## [Provided records]
....................

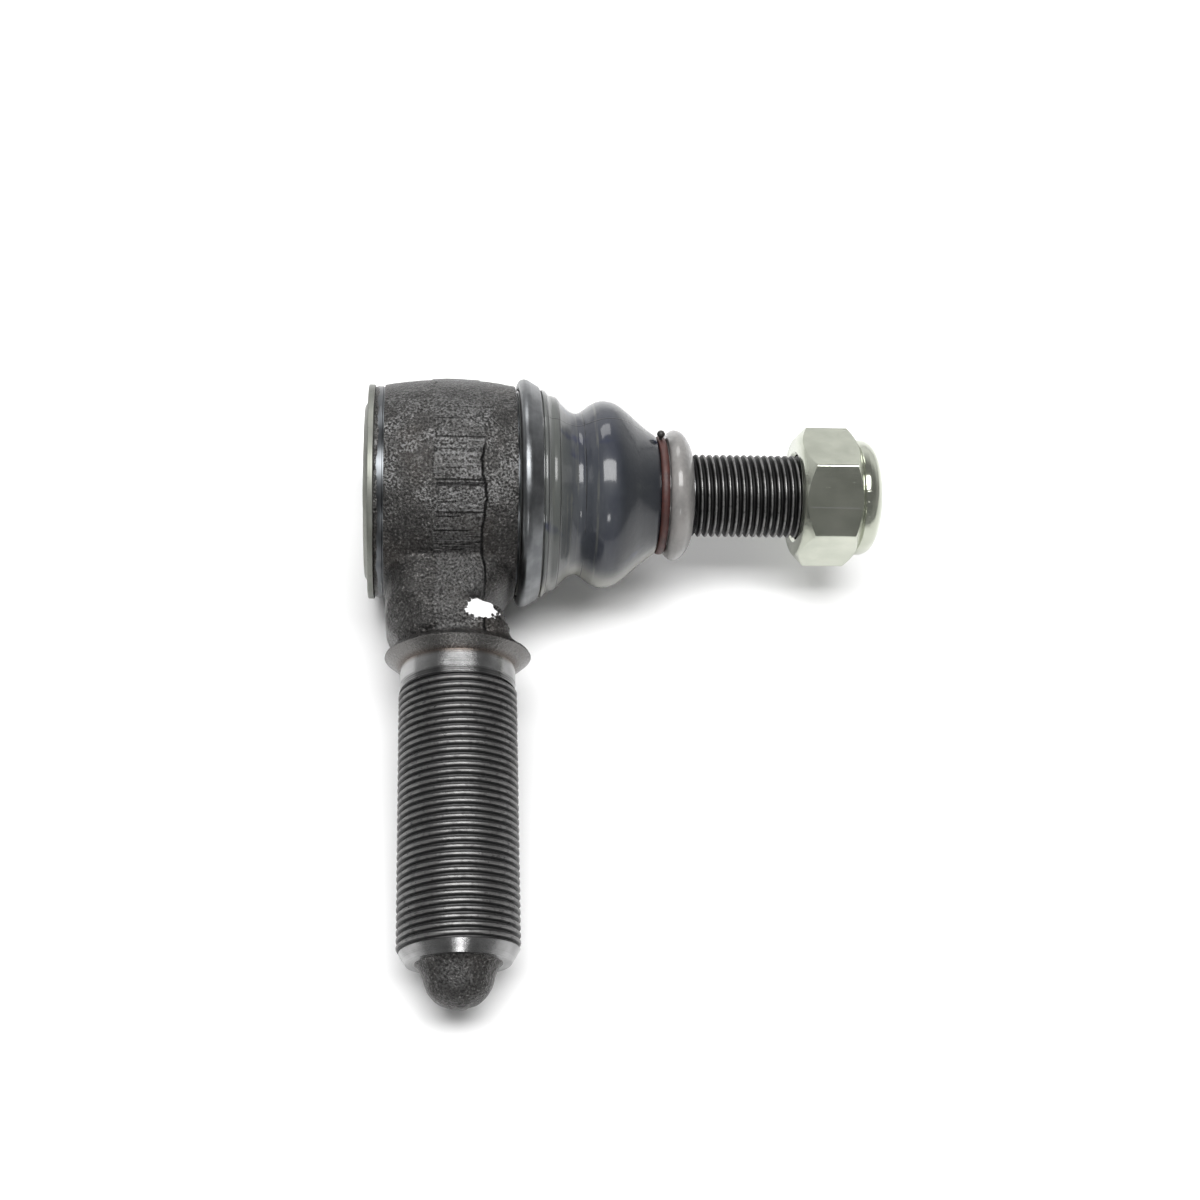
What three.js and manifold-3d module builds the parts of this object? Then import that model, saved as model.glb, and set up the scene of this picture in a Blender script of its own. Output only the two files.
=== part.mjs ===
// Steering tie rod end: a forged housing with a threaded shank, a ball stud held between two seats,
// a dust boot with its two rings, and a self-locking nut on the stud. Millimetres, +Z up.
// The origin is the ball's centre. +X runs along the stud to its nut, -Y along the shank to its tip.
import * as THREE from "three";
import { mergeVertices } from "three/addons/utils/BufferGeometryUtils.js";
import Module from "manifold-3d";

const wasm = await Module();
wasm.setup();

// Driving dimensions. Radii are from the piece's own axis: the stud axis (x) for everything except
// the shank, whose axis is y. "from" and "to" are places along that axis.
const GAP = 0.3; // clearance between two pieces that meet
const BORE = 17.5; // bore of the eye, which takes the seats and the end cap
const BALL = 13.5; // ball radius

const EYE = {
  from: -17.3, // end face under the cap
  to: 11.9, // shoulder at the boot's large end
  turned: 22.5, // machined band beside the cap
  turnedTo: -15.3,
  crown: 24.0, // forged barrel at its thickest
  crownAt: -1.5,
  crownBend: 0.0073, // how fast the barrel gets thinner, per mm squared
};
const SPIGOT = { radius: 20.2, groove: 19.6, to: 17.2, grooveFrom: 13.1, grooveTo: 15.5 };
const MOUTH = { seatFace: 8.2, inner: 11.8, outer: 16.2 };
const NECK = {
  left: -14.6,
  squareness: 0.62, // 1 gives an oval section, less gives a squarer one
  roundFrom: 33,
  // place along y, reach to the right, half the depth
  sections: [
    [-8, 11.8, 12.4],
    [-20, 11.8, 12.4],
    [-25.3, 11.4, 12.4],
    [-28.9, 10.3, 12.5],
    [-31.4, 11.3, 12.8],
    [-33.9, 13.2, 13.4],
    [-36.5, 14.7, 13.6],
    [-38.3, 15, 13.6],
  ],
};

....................

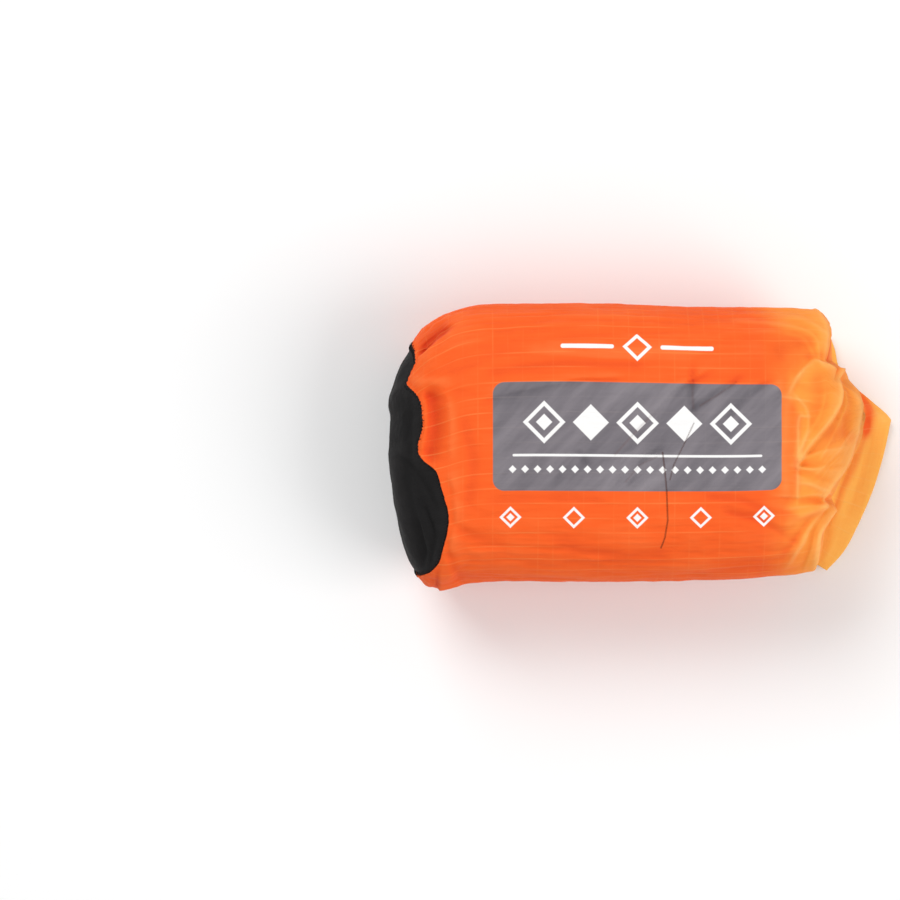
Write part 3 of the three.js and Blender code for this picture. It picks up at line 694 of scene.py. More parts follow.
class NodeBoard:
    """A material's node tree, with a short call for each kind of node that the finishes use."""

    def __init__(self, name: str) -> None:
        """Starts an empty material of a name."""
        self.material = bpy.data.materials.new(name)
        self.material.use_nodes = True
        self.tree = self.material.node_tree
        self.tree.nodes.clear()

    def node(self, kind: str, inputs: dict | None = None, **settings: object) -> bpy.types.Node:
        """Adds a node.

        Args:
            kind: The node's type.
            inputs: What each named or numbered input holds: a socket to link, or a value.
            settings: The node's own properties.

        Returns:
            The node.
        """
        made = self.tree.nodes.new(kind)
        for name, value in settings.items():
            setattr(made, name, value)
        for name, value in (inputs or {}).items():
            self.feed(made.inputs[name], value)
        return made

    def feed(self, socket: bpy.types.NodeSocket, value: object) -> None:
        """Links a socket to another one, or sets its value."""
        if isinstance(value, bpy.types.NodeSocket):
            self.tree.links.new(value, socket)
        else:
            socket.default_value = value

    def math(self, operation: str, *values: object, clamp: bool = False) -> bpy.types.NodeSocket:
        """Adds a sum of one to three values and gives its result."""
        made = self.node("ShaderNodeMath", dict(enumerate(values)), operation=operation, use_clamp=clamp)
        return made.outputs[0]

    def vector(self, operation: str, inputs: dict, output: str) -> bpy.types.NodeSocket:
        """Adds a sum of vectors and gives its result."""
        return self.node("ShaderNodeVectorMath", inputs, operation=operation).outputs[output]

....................

## [Instructions for the task]
In the listing above, locate the line containing "What three.js and" and the line containing "wasm.setup();". Extract those two lines and every line between them, exactly as written, and only those.

## [Exercise answer]
What three.js and manifold-3d module builds the parts of this object? Then import that model, saved as model.glb, and set up the scene of this picture in a Blender script of its own. Output only the two files.
=== part.mjs ===
// Steering tie rod end: a forged housing with a threaded shank, a ball stud held between two seats,
// a dust boot with its two rings, and a self-locking nut on the stud. Millimetres, +Z up.
// The origin is the ball's centre. +X runs along the stud to its nut, -Y along the shank to its tip.
import * as THREE from "three";
import { mergeVertices } from "three/addons/utils/BufferGeometryUtils.js";
import Module from "manifold-3d";

const wasm = await Module();
wasm.setup();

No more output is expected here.